O Sr. Presidente (Guilherme Silva): — Antes de dar a palavra ao próximo orador, devo informar a Câmara
que, relativamente ao ponto anterior da nossa ordem de trabalhos — projeto de lei n.º 593/XII (3.ª) e
apreciações parlamentares n.os
79/XII (3.ª) e 80/XII (3.ª) —, deram entrada na Mesa vários projetos de
resolução, do PCP, do PS e do BE, no sentido da cessação da vigência do Decreto-Lei n.º 45/2014, de 20 de
março, os quais serão votados na próxima sessão em que haja votações regimentais.
Para apresentar o projeto de lei n.º 592/XII (3.ª), do PCP, tem a palavra o Sr. Deputado Paulo Sá.
O Sr. Paulo Sá (PCP): — Sr. Presidente, Srs. Deputados: O tratado orçamental, imposto pelo eixo franco-
alemão em nome dos grandes interesses económicos e financeiros europeus, tem como objetivo
institucionalizar o neoliberalismo como política única e oficial da União Europeia, criando um quadro de
constrangimento à assunção, pelos povos, de projetos de desenvolvimento próprios, autónomos e soberanos.

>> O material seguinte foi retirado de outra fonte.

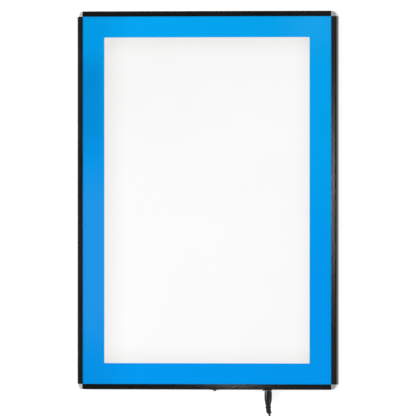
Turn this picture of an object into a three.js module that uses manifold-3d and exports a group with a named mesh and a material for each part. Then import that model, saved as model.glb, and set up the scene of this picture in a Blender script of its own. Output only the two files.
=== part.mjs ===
// A light table: an opal sheet inside a blue border, lit from its two long edges, in a slim frame of black
// rails with bright corner pieces, and a low-voltage lead that plugs into its lower rail, by a push button.
// Millimetres, +Z up. It lies on its feet with the lit face up and the jack on the -Y side. The origin is on
// the surface that it stands on, at the middle of the frame and the jack's nose.
import * as THREE from 'three';
import { mergeVertices } from 'three/addons/utils/BufferGeometryUtils.js';
import Module from 'manifold-3d';

const wasm = await Module();
wasm.setup();

// ---- Driving dimensions ----
const LIT = { x: 279.4, y: 431.8 };             // the lit window, 11 by 17 inches
const BORDER = { x: 29.5, y: 27.7 };            // the blue border's visible width at the sides and at the ends
const WINDOW_CORNER = 1.2;                      // radius of the lit window's corners
const RAIL = { width: 7.2, height: 12.7, web: 1.5, lip: 1.2, topLip: 0.7, chamfer: 0.4, shoulder: 2.0 };
const RIB = { near: 5.1, far: 5.9, top: 7.9 };  // rib inside a rail: distance from the outer face, and height
const RAIL_BOTTOM = 2.0;                        // the rails' height above the surface
const SHOULDER_STEPS = 6;                       // flats round a rail's outer top edge
const LEG = { near: 1.65, far: 4.95, low: 1.35, high: 7.75, reach: 18 };
const SCREW = { head: 1.9, thread: 1.0, sink: 0.9, length: 5.5, gap: 0.15, inset: 11 };
const FOOT = { radius: 6.35, x: 150, y: 222 };

// Layers of the sandwich, from the back, as heights above the surface.
const BACK = { low: 3.3, high: 4.3 };
const REFLECTOR = { low: 4.4, high: 4.7 };
const GUIDE = { low: 4.8, high: 8.8 };
const DIFFUSER = { low: 8.9, high: 9.8 };
const COVER = { low: 10.0, high: 13.5 };
const FILM = { low: 13.6, high: 13.85 };
const UNDER_LIP = 3.2;                          // how far the cover reaches under the rails' lips
const GUTTER = 6.0;                             // from the window's lower side down to the light guide's end

const STRIP = { back: 170.4, thick: 1.0, low: 5.0, high: 8.6, half: 243.0 };
const LED = { count: 39, pitch: 12, long: 3.5, tall: 1.4, deep: 0.9 };

const JACK = {
  x: 82.3, z: 8.6, nose: 1.3, deep: 14, left: 6.5, right: 4.5, low: 4.4, high: 12.8, socket: 3.15,
};
const PIN = { radius: 1.0, behindNose: 1.5 };
const SWITCH = { x: 9.4, z: 7.2, half: { x: 6, z: 2.6 }, proud: 0.3, deep: 6.5 };
const CHAMBER = { radius: 2.2, near: 1.2, far: 5.9 };                   // inside the switch, behind its face
const BUTTON = { radius: 1.6, tip: 2.1, ease: 0.35, hole: 1.8, flange: 2.0, flangeThick: 0.8, gap: 0.2 };
const COLLAR = { radius: 2.55, proud: 0.9, ease: 0.5 };                 // raised round the button
const TERMINAL = { x: 3.6, z: 1.7, width: 1.2, thick: 0.5, near: 4.4, far: 9.2, gap: 0.2 };
const SPRING = { mean: 1.15, radius: 0.2, turns: 3, near: 2.6, far: 4.5, steps: 36 };
const WIRE = { radius: 0.6, z: 5.4 };

const PLUG = { inserted: 9.2, tail: 4.3, length: 30.5, bendFrom: 19, sideways: 1.0, droop: 2.0, gap: 0.3 };
const CORD = { diameter: 3.0 };
const COIL = { x: 67.5, y: -325, mean: 18, half: 4.7, height: 12.1, tieAngle: 140, lift: 1.1 };
const TIE = { inner: 12.6, outer: 23.0, low: 0.8, high: 13.6, thick: 0.7, width: 6 };
const ADAPTER = { x: -13, y: -335, long: 62, wide: 38, deep: 28, wall: 2, corner: 5, part: 14 };
const BLADE = { width: 6.35, thick: 1.52, spacing: 12.7, top: 45, bottom: 21, x: -30 };

// ---- Worked-out sizes ----
const inside = { x: LIT.x / 2 + BORDER.x, y: LIT.y / 2 + BORDER.y };    // the rails' inner edges
const outside = { x: inside.x + RAIL.width, y: inside.y + RAIL.width }; // the rails' outer faces
const sheetHalf = { x: outside.x - RIB.far - 0.3, y: outside.y - RIB.far - 0.3 };
const guideHalf = STRIP.back - STRIP.thick - LED.deep - 0.4;
const guideEnd = -(inside.y - GUTTER);
const jackFace = -(outside.y + JACK.nose);
const centring = JACK.nose / 2;                 // moves the table so that its frame and jack are centred

// ---- Materials ----
function finish(color, roughness, metalness = 0) {
  return new THREE.MeshStandardMaterial({ color, roughness, metalness });
}

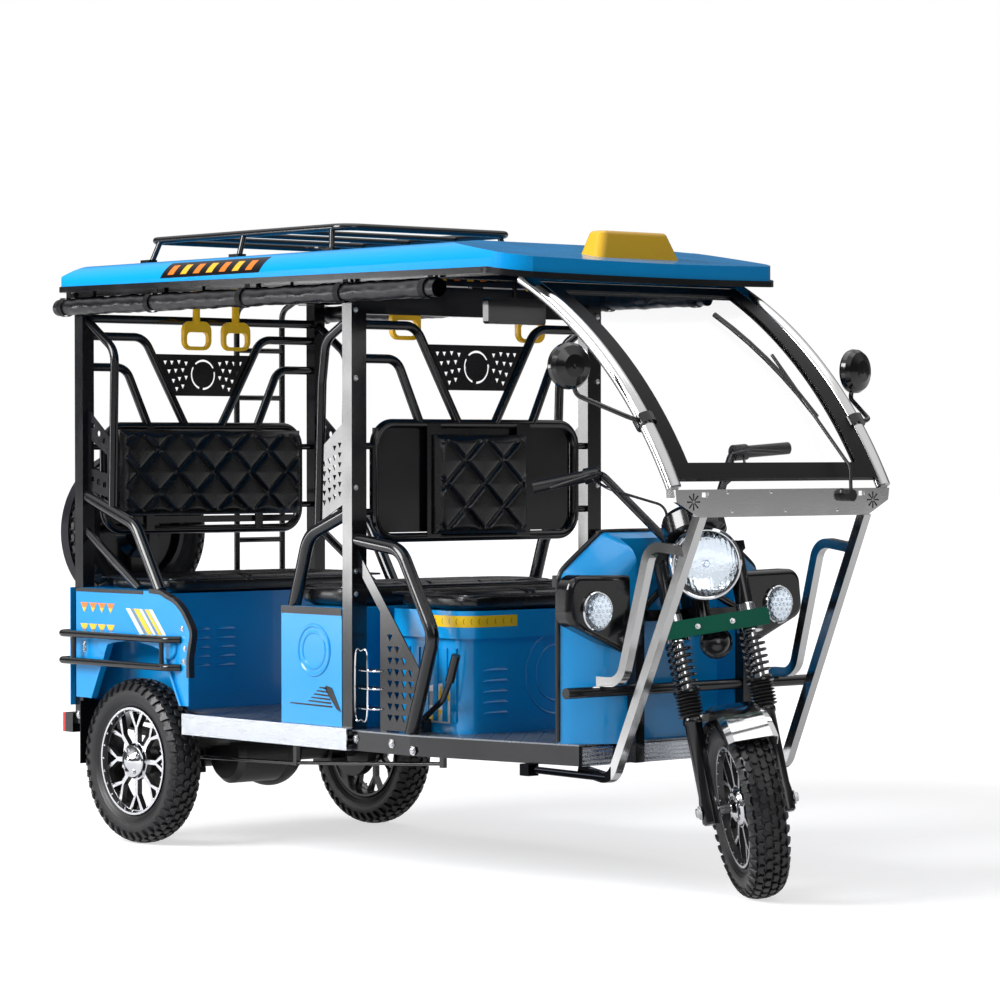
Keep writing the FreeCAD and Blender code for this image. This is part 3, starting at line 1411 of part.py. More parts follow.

A ser concretizada a sua aplicação, o tratado orçamental reduziria, de forma inaceitável, a soberania
orçamental da Assembleia da República, prevista e salvaguardada na Constituição da República Portuguesa.
Este tratado, transposto há um ano para a ordem jurídica interna, através da lei de enquadramento
orçamental, com os votos do PS, do PSD e do CDS, submeteria Portugal e os portugueses, durante décadas,
à ditadura do défice e da dívida, impondo metas draconianas para o saldo orçamental estrutural e para a
evolução da dívida pública, que Portugal não está, objetivamente, em condições de cumprir.